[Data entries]
....
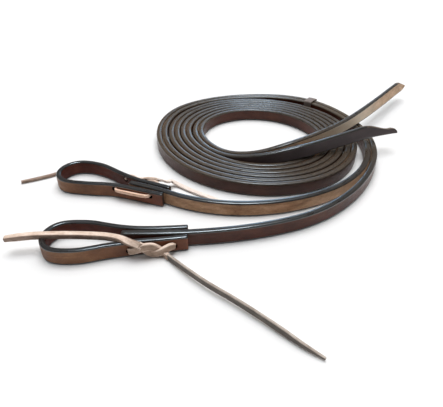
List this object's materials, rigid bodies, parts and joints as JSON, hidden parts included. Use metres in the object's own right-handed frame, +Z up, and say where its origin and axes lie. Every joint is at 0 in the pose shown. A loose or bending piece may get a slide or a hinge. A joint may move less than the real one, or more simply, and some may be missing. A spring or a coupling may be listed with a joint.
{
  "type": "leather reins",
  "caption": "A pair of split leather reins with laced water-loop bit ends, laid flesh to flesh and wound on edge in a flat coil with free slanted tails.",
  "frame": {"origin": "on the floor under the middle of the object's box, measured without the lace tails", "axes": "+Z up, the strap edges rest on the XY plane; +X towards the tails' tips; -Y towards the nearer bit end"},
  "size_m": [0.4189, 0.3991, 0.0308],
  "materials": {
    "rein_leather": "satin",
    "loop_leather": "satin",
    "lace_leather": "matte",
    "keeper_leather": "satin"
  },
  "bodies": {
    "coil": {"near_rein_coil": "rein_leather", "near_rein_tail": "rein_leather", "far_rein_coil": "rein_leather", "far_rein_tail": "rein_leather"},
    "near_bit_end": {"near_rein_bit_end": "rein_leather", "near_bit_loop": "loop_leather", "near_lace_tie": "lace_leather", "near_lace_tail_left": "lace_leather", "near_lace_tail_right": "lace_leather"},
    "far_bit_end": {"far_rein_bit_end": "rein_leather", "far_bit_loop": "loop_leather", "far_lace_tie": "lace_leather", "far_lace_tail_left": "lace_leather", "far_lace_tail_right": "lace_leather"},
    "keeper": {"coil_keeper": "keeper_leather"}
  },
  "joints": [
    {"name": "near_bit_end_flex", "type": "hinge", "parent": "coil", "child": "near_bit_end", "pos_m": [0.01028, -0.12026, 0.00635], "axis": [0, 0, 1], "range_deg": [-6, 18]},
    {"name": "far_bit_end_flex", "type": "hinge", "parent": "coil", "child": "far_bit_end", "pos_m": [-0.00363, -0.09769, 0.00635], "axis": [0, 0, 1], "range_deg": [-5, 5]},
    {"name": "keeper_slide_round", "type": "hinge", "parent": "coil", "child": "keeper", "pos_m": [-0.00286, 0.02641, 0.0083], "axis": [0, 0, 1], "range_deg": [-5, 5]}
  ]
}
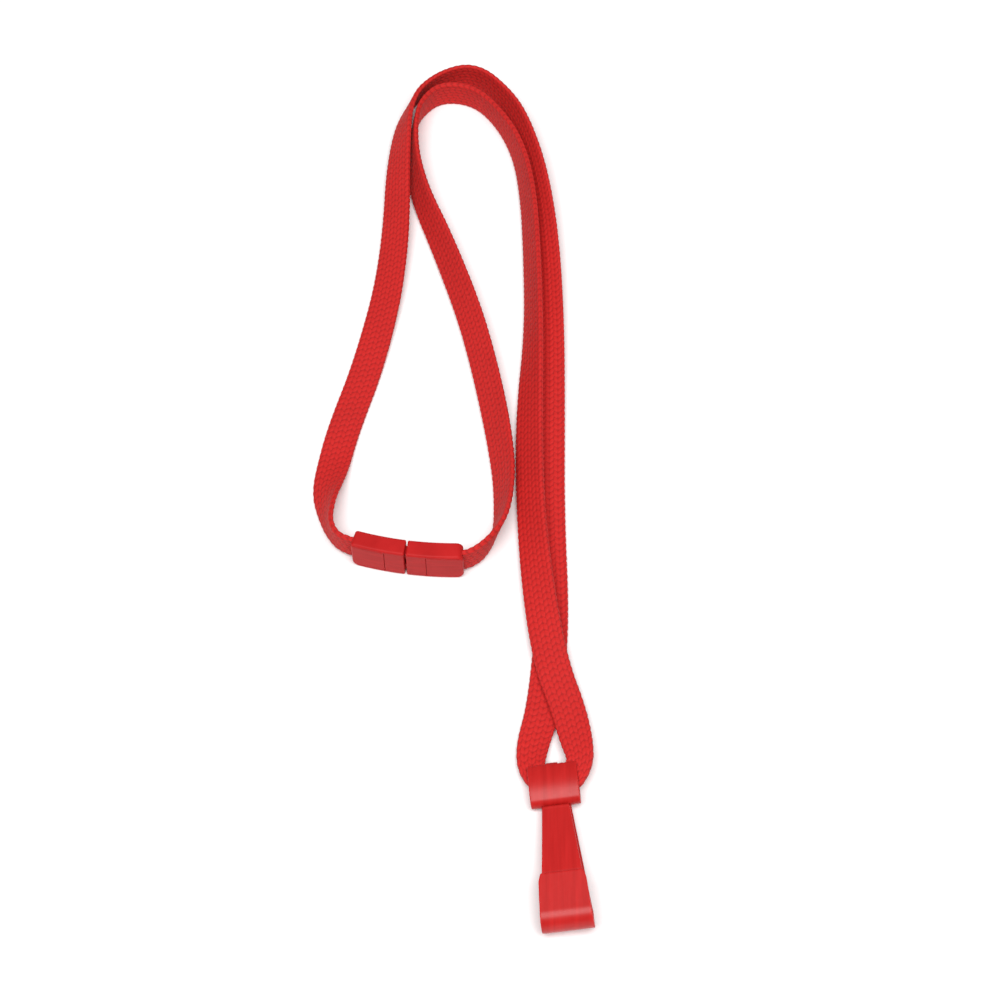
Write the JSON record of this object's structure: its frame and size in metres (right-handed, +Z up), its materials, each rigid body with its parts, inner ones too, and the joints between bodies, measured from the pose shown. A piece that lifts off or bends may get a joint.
....
Goal of the exercise ->
The whole listing above needs to be written out again exactly.

Written response ->
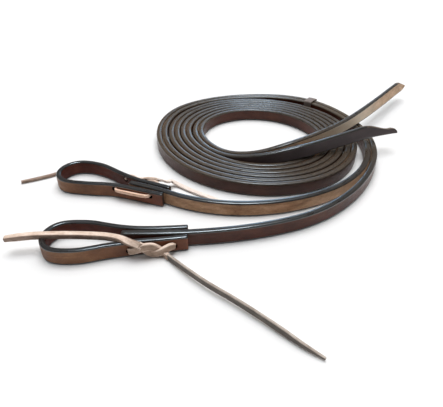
List this object's materials, rigid bodies, parts and joints as JSON, hidden parts included. Use metres in the object's own right-handed frame, +Z up, and say where its origin and axes lie. Every joint is at 0 in the pose shown. A loose or bending piece may get a slide or a hinge. A joint may move less than the real one, or more simply, and some may be missing. A spring or a coupling may be listed with a joint.
{
  "type": "leather reins",
  "caption": "A pair of split leather reins with laced water-loop bit ends, laid flesh to flesh and wound on edge in a flat coil with free slanted tails.",
  "frame": {"origin": "on the floor under the middle of the object's box, measured without the lace tails", "axes": "+Z up, the strap edges rest on the XY plane; +X towards the tails' tips; -Y towards the nearer bit end"},
  "size_m": [0.4189, 0.3991, 0.0308],
  "materials": {
    "rein_leather": "satin",
    "loop_leather": "satin",
    "lace_leather": "matte",
    "keeper_leather": "satin"
  },
  "bodies": {
    "coil": {"near_rein_coil": "rein_leather", "near_rein_tail": "rein_leather", "far_rein_coil": "rein_leather", "far_rein_tail": "rein_leather"},
    "near_bit_end": {"near_rein_bit_end": "rein_leather", "near_bit_loop": "loop_leather", "near_lace_tie": "lace_leather", "near_lace_tail_left": "lace_leather", "near_lace_tail_right": "lace_leather"},
    "far_bit_end": {"far_rein_bit_end": "rein_leather", "far_bit_loop": "loop_leather", "far_lace_tie": "lace_leather", "far_lace_tail_left": "lace_leather", "far_lace_tail_right": "lace_leather"},
    "keeper": {"coil_keeper": "keeper_leather"}
  },
  "joints": [
    {"name": "near_bit_end_flex", "type": "hinge", "parent": "coil", "child": "near_bit_end", "pos_m": [0.01028, -0.12026, 0.00635], "axis": [0, 0, 1], "range_deg": [-6, 18]},
    {"name": "far_bit_end_flex", "type": "hinge", "parent": "coil", "child": "far_bit_end", "pos_m": [-0.00363, -0.09769, 0.00635], "axis": [0, 0, 1], "range_deg": [-5, 5]},
    {"name": "keeper_slide_round", "type": "hinge", "parent": "coil", "child": "keeper", "pos_m": [-0.00286, 0.02641, 0.0083], "axis": [0, 0, 1], "range_deg": [-5, 5]}
  ]
}
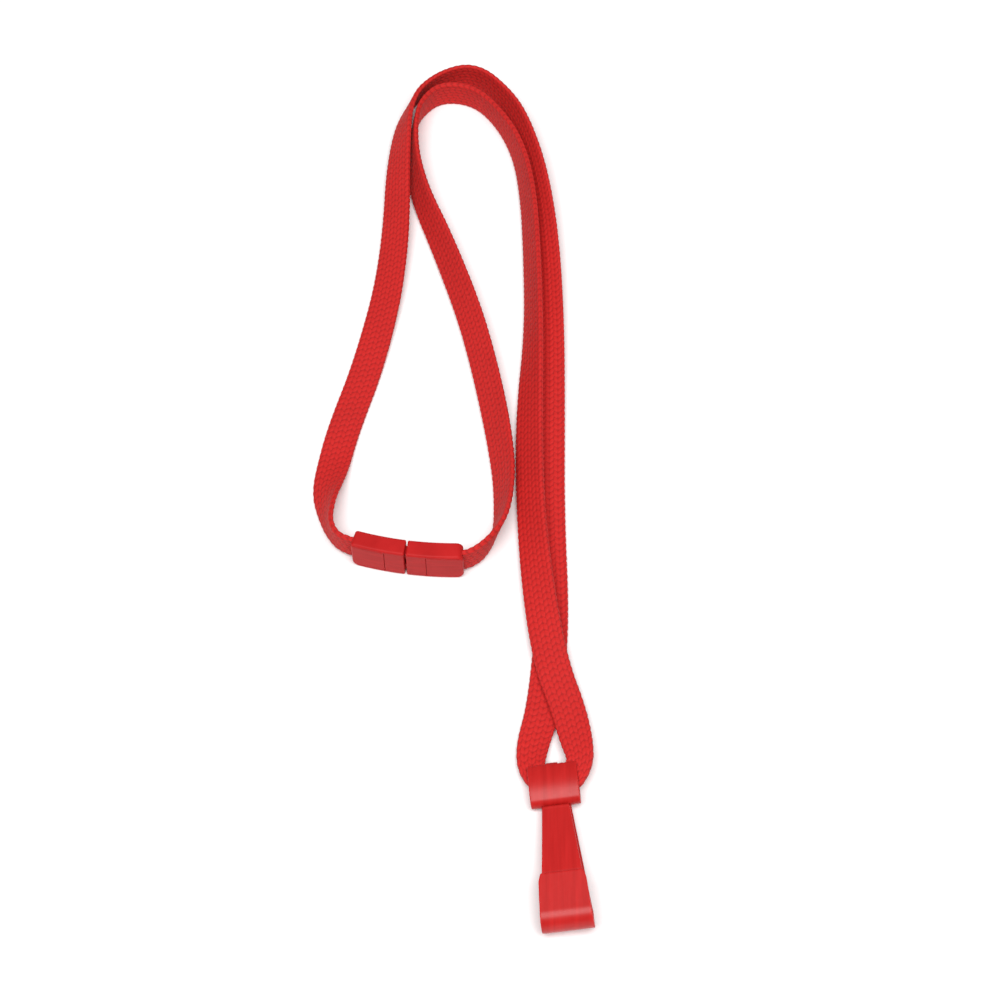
Write the JSON record of this object's structure: its frame and size in metres (right-handed, +Z up), its materials, each rigid body with its parts, inner ones too, and the joints between bodies, measured from the pose shown. A piece that lifts off or bends may get a joint.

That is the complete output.